### GIVEN TASK
Find the word "Write" in the data. Return every line where it appears.

### DATA SHOWN

** start **

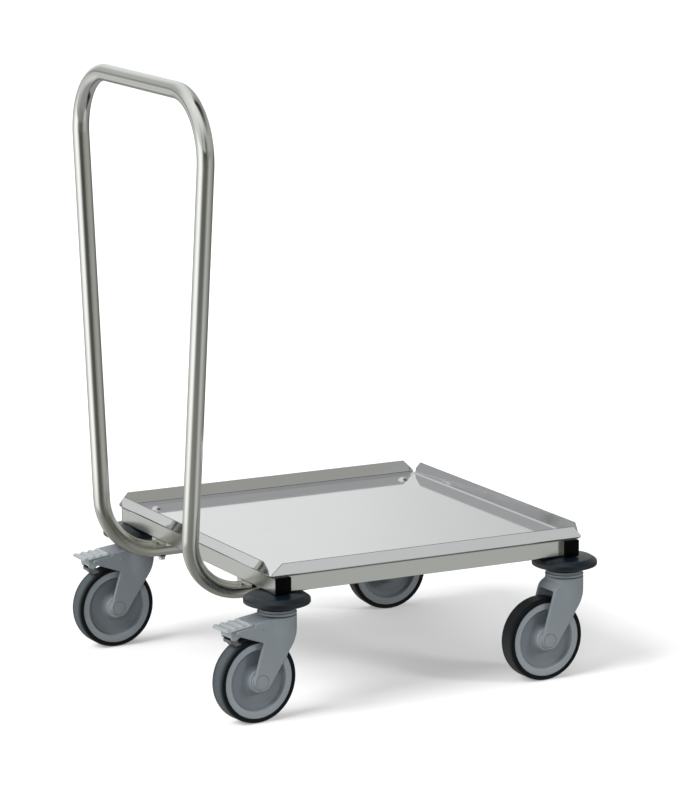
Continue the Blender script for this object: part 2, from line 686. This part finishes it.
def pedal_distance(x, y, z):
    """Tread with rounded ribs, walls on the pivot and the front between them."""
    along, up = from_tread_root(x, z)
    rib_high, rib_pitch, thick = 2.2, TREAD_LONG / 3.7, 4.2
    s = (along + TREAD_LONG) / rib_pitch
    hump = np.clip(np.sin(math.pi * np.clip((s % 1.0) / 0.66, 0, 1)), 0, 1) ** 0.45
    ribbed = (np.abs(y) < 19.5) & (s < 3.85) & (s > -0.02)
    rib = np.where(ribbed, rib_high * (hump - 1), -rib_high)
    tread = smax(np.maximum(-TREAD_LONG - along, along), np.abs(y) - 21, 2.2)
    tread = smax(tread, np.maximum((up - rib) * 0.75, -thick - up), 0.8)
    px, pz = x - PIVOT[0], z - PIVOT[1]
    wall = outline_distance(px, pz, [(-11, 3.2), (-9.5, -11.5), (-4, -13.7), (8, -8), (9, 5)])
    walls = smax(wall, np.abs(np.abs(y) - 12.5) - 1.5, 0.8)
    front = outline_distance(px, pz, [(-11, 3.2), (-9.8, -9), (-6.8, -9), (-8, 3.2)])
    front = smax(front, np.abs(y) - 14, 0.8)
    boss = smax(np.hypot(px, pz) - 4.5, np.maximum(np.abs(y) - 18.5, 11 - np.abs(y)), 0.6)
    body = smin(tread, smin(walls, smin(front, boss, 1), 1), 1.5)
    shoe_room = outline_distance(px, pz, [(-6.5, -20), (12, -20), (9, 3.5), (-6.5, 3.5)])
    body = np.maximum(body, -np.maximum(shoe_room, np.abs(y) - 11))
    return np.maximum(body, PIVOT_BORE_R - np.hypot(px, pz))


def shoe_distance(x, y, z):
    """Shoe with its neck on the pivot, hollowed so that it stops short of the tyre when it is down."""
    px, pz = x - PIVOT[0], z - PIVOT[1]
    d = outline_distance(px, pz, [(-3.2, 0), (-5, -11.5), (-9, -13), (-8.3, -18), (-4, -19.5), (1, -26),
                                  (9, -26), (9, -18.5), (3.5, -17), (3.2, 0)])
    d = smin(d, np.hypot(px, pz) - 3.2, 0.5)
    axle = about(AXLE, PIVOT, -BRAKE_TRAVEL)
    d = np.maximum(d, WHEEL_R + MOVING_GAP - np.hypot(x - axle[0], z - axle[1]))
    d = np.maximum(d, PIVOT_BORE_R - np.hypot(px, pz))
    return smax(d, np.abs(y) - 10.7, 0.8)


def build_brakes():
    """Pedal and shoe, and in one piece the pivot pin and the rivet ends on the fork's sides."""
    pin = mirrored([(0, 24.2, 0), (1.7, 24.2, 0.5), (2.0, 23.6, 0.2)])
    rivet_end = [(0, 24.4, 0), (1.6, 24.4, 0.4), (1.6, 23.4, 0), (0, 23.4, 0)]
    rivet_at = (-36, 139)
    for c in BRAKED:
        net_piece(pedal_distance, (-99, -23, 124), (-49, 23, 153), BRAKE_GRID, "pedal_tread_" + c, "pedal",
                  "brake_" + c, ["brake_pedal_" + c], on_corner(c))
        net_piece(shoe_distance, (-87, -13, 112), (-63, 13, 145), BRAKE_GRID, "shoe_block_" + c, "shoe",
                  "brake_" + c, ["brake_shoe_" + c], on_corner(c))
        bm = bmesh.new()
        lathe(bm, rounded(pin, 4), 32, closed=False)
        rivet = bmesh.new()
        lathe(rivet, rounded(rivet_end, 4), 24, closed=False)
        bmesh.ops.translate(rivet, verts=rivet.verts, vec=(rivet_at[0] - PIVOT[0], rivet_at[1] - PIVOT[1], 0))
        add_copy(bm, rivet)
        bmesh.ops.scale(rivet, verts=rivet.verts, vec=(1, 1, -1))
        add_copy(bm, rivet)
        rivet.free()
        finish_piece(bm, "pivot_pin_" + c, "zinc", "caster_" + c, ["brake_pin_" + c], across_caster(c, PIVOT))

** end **
** start **

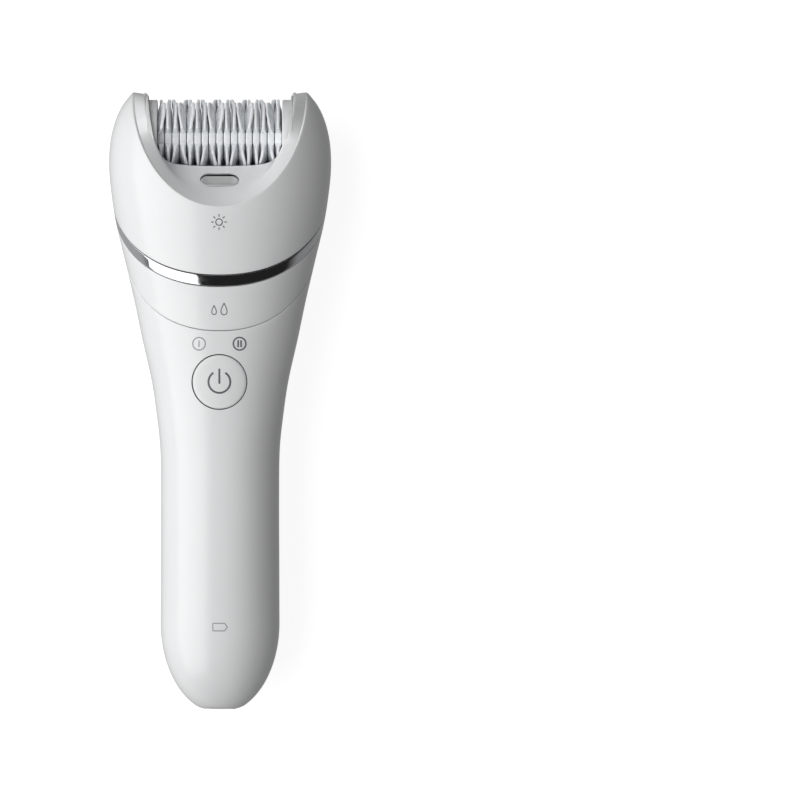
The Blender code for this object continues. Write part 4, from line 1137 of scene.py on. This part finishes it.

** end **
** start **

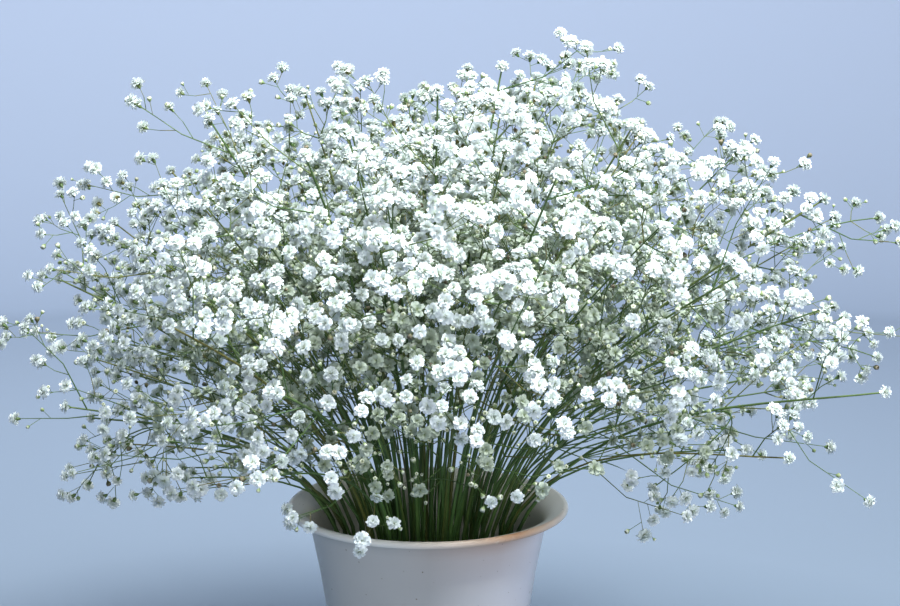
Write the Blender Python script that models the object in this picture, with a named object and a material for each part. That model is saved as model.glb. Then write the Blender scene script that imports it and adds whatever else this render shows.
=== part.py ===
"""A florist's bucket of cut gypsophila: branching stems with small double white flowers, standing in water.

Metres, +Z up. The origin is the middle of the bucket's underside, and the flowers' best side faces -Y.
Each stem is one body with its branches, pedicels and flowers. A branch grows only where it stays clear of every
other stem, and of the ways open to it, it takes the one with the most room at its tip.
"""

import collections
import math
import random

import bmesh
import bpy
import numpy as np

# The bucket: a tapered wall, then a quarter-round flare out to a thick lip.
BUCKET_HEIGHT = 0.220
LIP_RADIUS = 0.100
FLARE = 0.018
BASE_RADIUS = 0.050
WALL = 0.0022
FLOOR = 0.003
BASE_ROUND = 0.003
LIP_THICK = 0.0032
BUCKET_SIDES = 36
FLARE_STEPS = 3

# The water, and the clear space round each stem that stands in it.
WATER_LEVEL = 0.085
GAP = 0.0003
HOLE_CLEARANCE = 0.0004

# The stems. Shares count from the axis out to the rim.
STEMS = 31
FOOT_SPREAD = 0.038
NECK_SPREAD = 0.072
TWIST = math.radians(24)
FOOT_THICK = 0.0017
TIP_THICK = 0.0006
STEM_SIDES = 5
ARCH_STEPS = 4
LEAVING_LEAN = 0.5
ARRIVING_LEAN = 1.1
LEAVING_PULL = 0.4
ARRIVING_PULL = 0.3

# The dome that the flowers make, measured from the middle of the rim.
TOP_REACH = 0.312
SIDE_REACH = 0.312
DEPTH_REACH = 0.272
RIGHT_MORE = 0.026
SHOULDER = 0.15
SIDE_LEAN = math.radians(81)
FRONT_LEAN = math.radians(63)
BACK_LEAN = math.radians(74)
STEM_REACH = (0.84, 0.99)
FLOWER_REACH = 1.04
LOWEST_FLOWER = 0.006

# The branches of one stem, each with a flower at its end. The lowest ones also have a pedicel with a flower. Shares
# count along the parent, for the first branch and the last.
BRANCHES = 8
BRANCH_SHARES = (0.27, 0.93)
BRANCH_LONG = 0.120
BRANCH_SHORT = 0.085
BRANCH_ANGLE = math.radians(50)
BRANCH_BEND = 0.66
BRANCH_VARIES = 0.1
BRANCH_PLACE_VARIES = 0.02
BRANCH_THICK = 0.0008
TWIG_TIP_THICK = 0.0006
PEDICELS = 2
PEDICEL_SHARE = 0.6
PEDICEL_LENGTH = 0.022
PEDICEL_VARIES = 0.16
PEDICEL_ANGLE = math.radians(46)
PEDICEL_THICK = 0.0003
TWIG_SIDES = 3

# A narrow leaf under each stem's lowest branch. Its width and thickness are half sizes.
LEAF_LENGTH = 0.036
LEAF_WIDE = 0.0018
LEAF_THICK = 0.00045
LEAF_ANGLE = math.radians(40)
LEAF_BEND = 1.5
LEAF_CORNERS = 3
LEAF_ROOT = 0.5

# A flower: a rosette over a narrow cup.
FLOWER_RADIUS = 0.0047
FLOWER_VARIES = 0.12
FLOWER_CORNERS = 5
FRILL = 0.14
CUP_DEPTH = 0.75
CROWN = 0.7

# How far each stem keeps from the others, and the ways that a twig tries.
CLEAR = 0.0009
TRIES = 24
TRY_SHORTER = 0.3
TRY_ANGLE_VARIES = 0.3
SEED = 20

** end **

### TASK RESPONSE
The Blender code for this object continues. Write part 4, from line 1137 of scene.py on. This part finishes it.
Write the Blender Python script that models the object in this picture, with a named object and a material for each part. That model is saved as model.glb. Then write the Blender scene script that imports it and adds whatever else this render shows.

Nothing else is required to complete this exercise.